During football season, you can find her near the main gate at J.P. Cain Stadium selling programs. During basketball season, she volunteers as the scorekeeper for Hartselle games at home and on the road.

She does the basketball bookwork for the ninth-grade boys, B-team boys, junior varsity girls and the boys and girls varsity teams. She also serves as secretary of the Hartselle Athletic Booster Club. But she said she enjoys doing the work and wouldn’t have it any other way.

“I love it,” Meadows said. “I love working with the players and I really enjoy watching them all play basketball, especially the varsity girls. I’ve been doing this for nine years and have loved every minute of it.”

Meadows works as a teacher’s aide during the day in the Hartselle special needs programs. She goes about her day side-by-side with students most of the time and makes it well-known she loves all of the players.

Her face beams with delight, however, when anyone mentions the girls varsity basketball team. The squad includes several students who are playing varsity basketball for the fourth year. Some are in their third year.

“I have watched and followed them for years now, and there is just something special to me about them,” said Meadows. “I’ve watched them since the ninth grade. They are the best group of girls I’ve had the pleasure to be around.

“And that goes for the (varsity) boys, also.”

As you might imagine, the players consider Meadows special, too.

“Mrs. Meadows has to be the sweetest woman there is,” Hartselle senior Mary Virginia Reeves said.

Reeves said that Meadows makes playing basketball at Hartselle that much more special.

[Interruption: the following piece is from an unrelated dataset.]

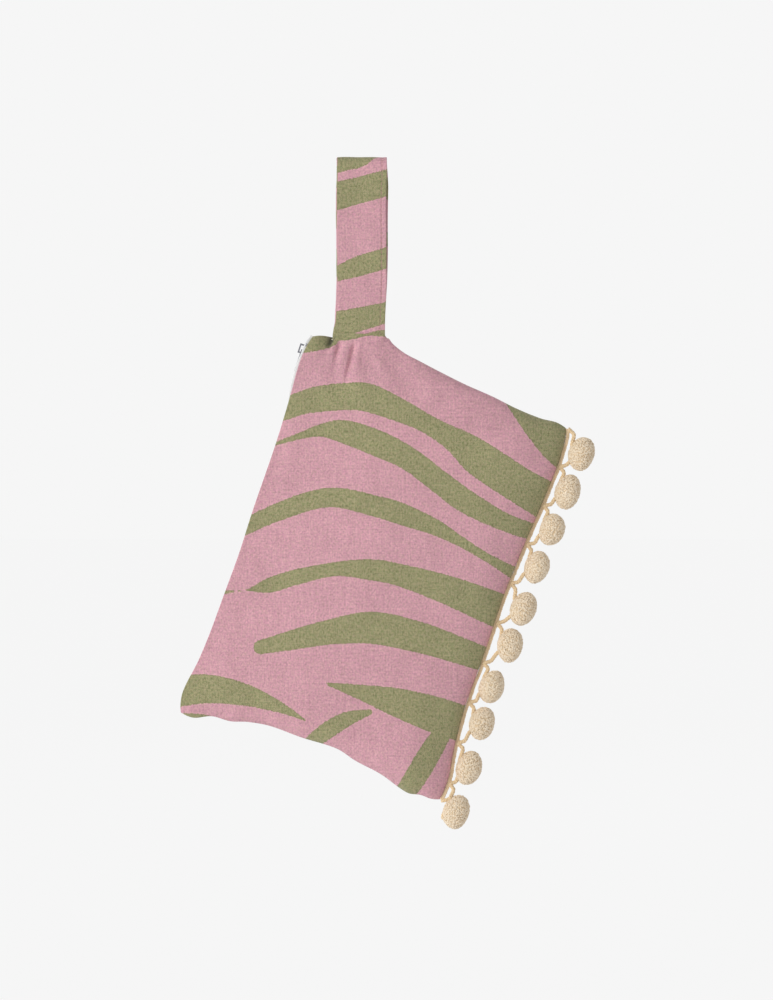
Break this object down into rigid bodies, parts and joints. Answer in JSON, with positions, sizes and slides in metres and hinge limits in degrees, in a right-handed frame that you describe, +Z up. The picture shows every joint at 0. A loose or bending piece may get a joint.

“She comes to all of our games here and away,” Reeves said. “On top of all the things she does for us, we also receive four or five gifts from her every year.

“All of us were overly-excited, jumping up and down when we found out she had given us Christmas presents. The best way I can describe how we feel about Mrs. Meadows would be to say that everybody loves her — and we really do.”

The Hartselle High varsity basketball coaches — Greg Adams for the girls and Johnny Berry for the boys — made it clear how much they appreciate Meadows.

“I found her,” Berry said, smiling. “I knew how well she could keep the basketball book, and I asked her to join us. Later on, she started keeping the girls books and then all the other teams. Wherever we go, she goes. After every game, win or lose, she brings me the scorebook and gives me a big hug. ... She’s as big a part of the Hartselle program as anyone.”

Meadows has been married to her husband Jim for 33 years, and they have three boys: Trai, 25, Tyde, 23, and Tron, 21.

Her sons’ interest in sports got her interested in keeping the scorebook. Jim coached their sons in Hartselle’s city basketball league, and that’s where she began keeping the books.

“Now, for the most part, nobody gets the scorebooks but me,”she said.

However, there are conflicts. Sometimes the boys and girls are playing at different locations.

For example, during the Thanksgiving holidays, the boys played in a tournament in Huntsville, and the girls played in Homewood.

When possible, she’ll stay with one varsity team, and when it’s finished for the day, she’ll race to see the other. She’ll face the same situation during Christmas holidays. The Hartselle boys will play in Huntsville, while the girls will play in a Decatur tournament.

“I’m kind of particular when it comes to the books, so I’m on the go a lot of the times,” she said.

Mentioning her name brings a smile to Adams’ face, just like it does for her players.

“She’s just a major part of our program,” said Adams. “And to describe what she does is absolutely amazing. I mean, she keeps the books for five teams and she loves every kid on each team. She makes sure all the players know it, too.

“During a game, she’s flawless. She makes my job a whole lot easier. She makes sure I know if a player gets in foul trouble and she keeps me informed on my timeouts.”